Da lì all’elezione del nuovo presidente della Repubblica – Sergio Mattarella dice di non essere in corsa ma sono molti a ritenere che invece sia della partita – si lavorerà da parte della possibile coalizione anche elettorale Letta-Conte-Speranza alla distruzione della Lega. Un motivo in più per pensare che l’Italia d’estate non riaprirà: sarebbe darla vinta a Matteo Salvini e al suo ministro del turismo Massimo Garavaglia. Forse è un caso, ma pure il generale Francesco Paolo Figliuolo, commissario al virus, ha detto che l’immunità si raggiungerà a settembre! Gli italiani si preparino alla clausura fino al prossimo inquilino del Colle. Competono per quel posto anche Romano Prodi, sorretto dal fronte filocinese che va da Enrico Letta a Giuseppe Conte via Giuseppe Grillo e al Vaticano col pur ridimensionato segretario di Stato Pietro Parolin, e Mario Draghi che ha fatto assolute professioni di atlantismo per contrapporsi a quello schieramento. Enrico Letta tenterà di cuocere a fuoco lento Draghi lasciandolo impantanato nel governo al momento della chiama per il Colle. E qui scatta il “comma” Pertini. Così come il neosegretario del Pd ha sparato la bordata dello ius soli, Matteo Salvini rilanci sulla Repubblica presidenziale.

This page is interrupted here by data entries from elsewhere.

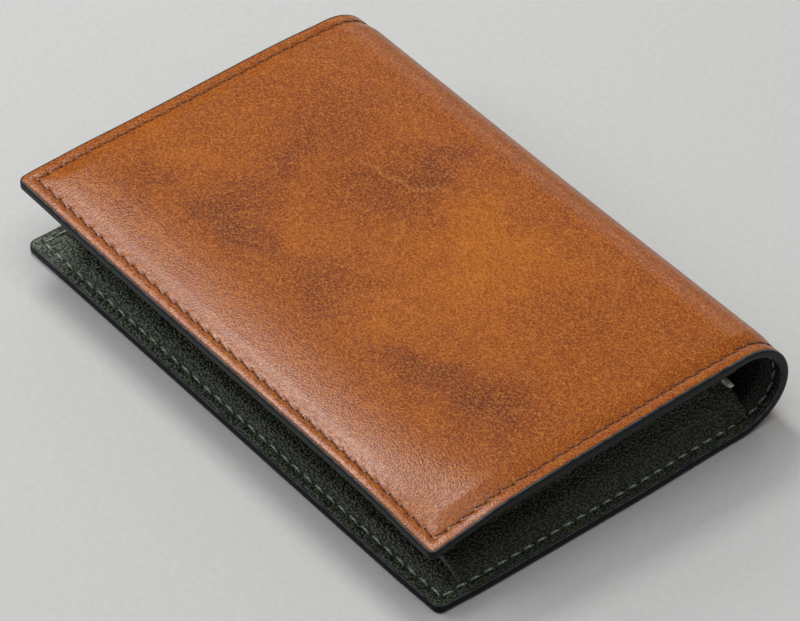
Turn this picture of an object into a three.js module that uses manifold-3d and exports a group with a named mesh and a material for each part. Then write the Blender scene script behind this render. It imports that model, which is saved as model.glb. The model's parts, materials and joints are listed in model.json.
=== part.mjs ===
// A leather card case that folds once around a rounded spine: a tan cover lined in green, with a card
// pocket on folded gussets inside its back half and a lid that closes over the pocket.
// Millimetres, +Z up. X runs along the spine, and +Y points from the free edges towards the spine.
import * as THREE from "three";
import { mergeVertices } from "three/addons/utils/BufferGeometryUtils.js";
import Module from "manifold-3d";

const wasm = await Module();
wasm.setup();

// Driving dimensions
const CASE_WIDTH = 110; // along the spine
const BACK_LENGTH = 65; // from the spine's centre line to the back's free edge
const LID_OVERHANG = 1.8; // how much further the lid reaches
const LID_TILT = 1.9; // degrees that the closed lid slopes down towards its free edge
const SPINE_RADIUS = 10.2; // to the outside of the leather
const SPINE_STRIPS = 5; // flat strips that stand in for the bend
const STRIP_GAP = 0.3; // between neighbouring strips, where the bend is divided
const CORNER_RADIUS = 2;

const LEATHER = 1.1; // cover leather
const LINING = 0.9;
const STIFFENER = 0.5;
const GUSSET = 0.8;
const POCKET_LEATHER = 1.0;
const POCKET_LINING = 0.8;
const SLIP_LEATHER = 0.9;
const LAYER_GAP = 0.1; // between layers that are glued or sewn together

const SEAM_INSET = 2.4; // from the edge to the middle of the seam
const THREAD_WIDTH = 0.5;
const THREAD_HEIGHT = 0.25;
const THREAD_GAP = 0.05;
const THREAD_START = 1; // from the spine's centre line to the panels' seams
const RIM_WIDTH = 3.3; // flat rim outside the crown, which the seam runs along
const CROWN_SLOPE = 1.6; // width of the slope between the rim and the crown
const HOLLOW_SLOPE = 0.6; // width of the slope around the hollow that holds the stiffener
const STIFFENER_INSET = 5.6;

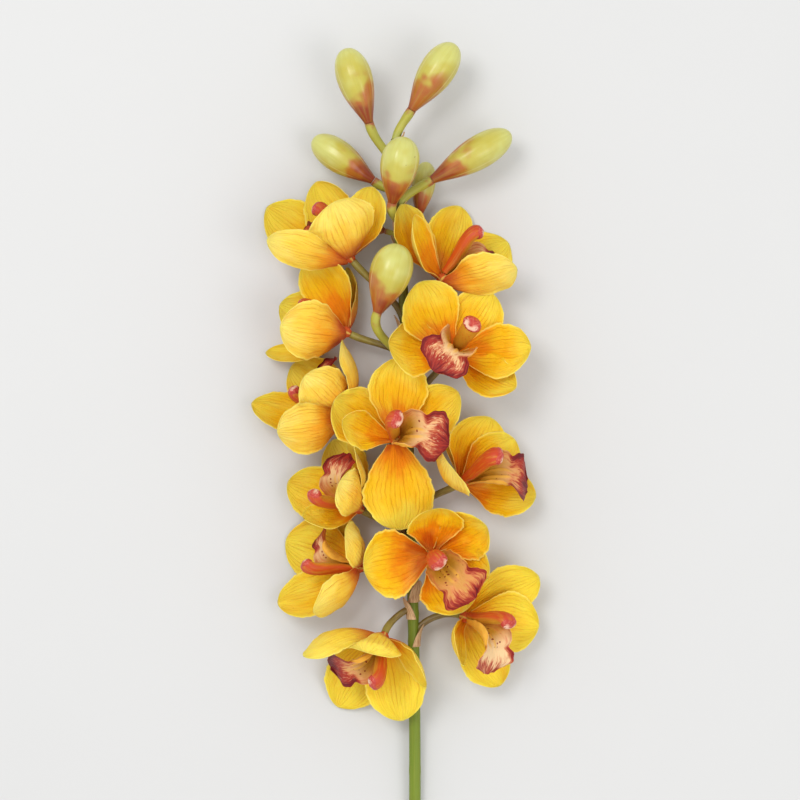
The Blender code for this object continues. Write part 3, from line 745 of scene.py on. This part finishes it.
columnLook = {"back": (0.56, 0.085, 0.012), "belly": (0.62, 0.30, 0.025), "tip": (0.52, 0.055, 0.022),
              "cap": (0.47, 0.045, 0.032), "capEdge": (0.82, 0.52, 0.36), "capSheen": (0.70, 0.18, 0.11)}
columnShape = {
    "path": ((2.4, 9.4), (3.4, 20.0), (6.4, 31.0), (8.4, 41.0), (7.6, 47.0), (5.6, 49.5)),
    "radius": ((0.0, 3.6), (0.22, 5.4), (0.5, 6.5), (0.8, 7.3), (0.93, 6.6), (1.0, 4.2)),
    "sides": 32, "rings": 26, "tall": 0.86, "wide": 1.06, "capRadius": 8.0, "capLength": 1.15, "capSides": 24,
    "capRings": 14, "capTall": 0.66, "capWide": 0.92, "cleft": 0.12, "teeth": 9, "toothDepth": 0.06,
}


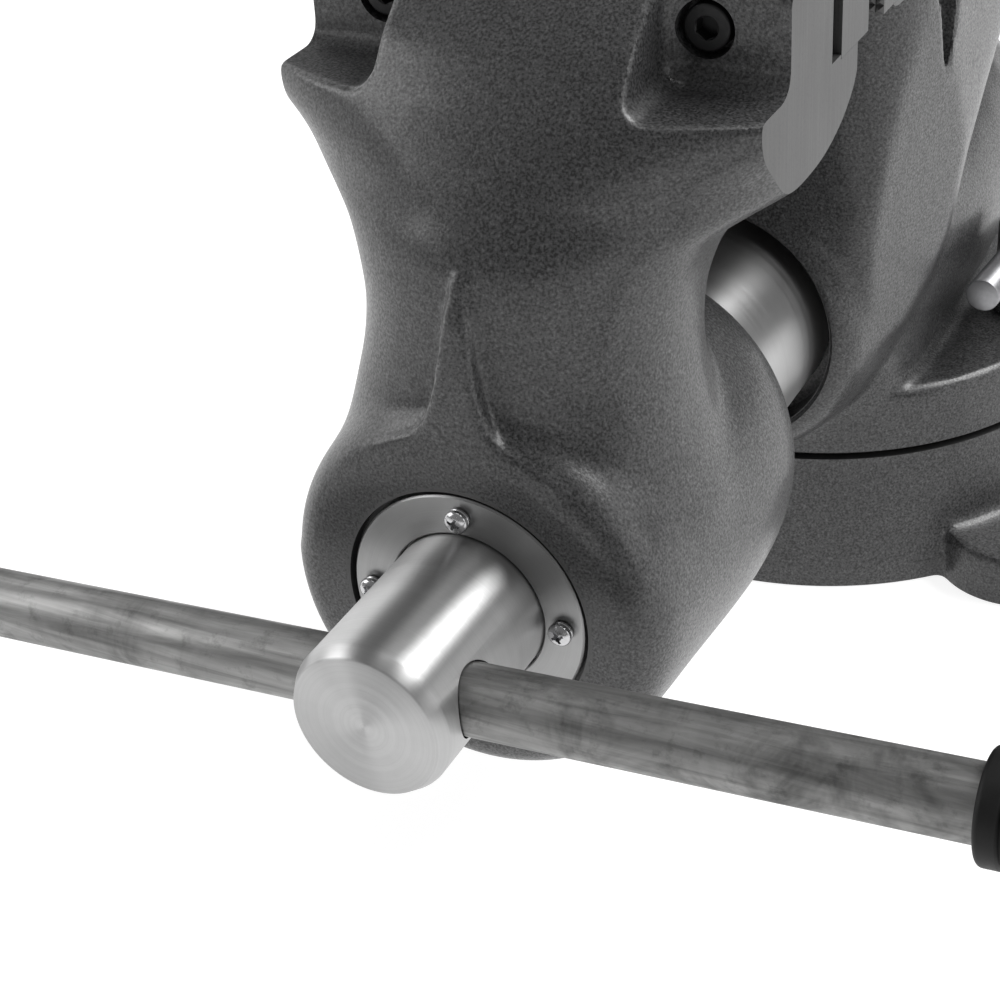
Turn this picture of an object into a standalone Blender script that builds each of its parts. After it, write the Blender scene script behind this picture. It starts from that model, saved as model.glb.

Su questo terreno Silvio Berlusconi e Giorgia Meloni sono prontissimi a serrare il Centrodestra. Vi sono tutte le motivazioni, peraltro accresciute dall’emergenza, per porre l’elezione diretta del presidente della Repubblica o del presidente del Consiglio ampliandone i poteri. Se non ora quando mentre l’Italia rischia di affondare in attesa che i giochi per il Quirinale vengano fatti? Già questa domanda rende legittimo incardinare la questione della Repubblica presidenziale. La cronaca s’incarica di esplicitarne l’urgenza: abbiamo avuto dal 2013 al 2018 presidenti del Consiglio espressione del Pd che ha governato non confortato dai voti. Abbiamo dal 2018 a oggi tre governi guidati da un non parlamentare. Abbiamo scoperto che il presidente della Repubblica non è affatto un uomo senza poteri, a maggior ragione quando le condizioni del Paese si fanno critiche è di fatto l’unico potere. Siamo reduci dai settennati di Oscar Luigi Scalfaro, di Giorgio Napolitano (in realtà otto anni) e ora di Sergio Matarella in cui i presidenti hanno esercitato non solo un potere di garanzia, ma di cogenza sia pure con stili diversi. Se è così allora sia il popolo, cui l’articolo uno della Costituzione assegna il potere, a decidere chi e come quella cogenza debba esercitare.

Si dirà, ma per fare questo bisogna cambiare la Costituzione. Vero, il Centrodestra però se le elezioni – ammesso che ci sia restituito il diritto democratico del suffragio –  andranno come pronosticano i sondaggi potrebbe avere numeri sufficienti per cambiare da solo e senza referendum confermativo la Carta. Se la guerra di logoramento è cominciata Matteo Salvini alzi la posta e ponga insieme a Silvio Berlusconi e Giorgia Meloni la questione Repubblica presidenziale. Come diceva Sandro Pertini: a brigante brigante e mezzo!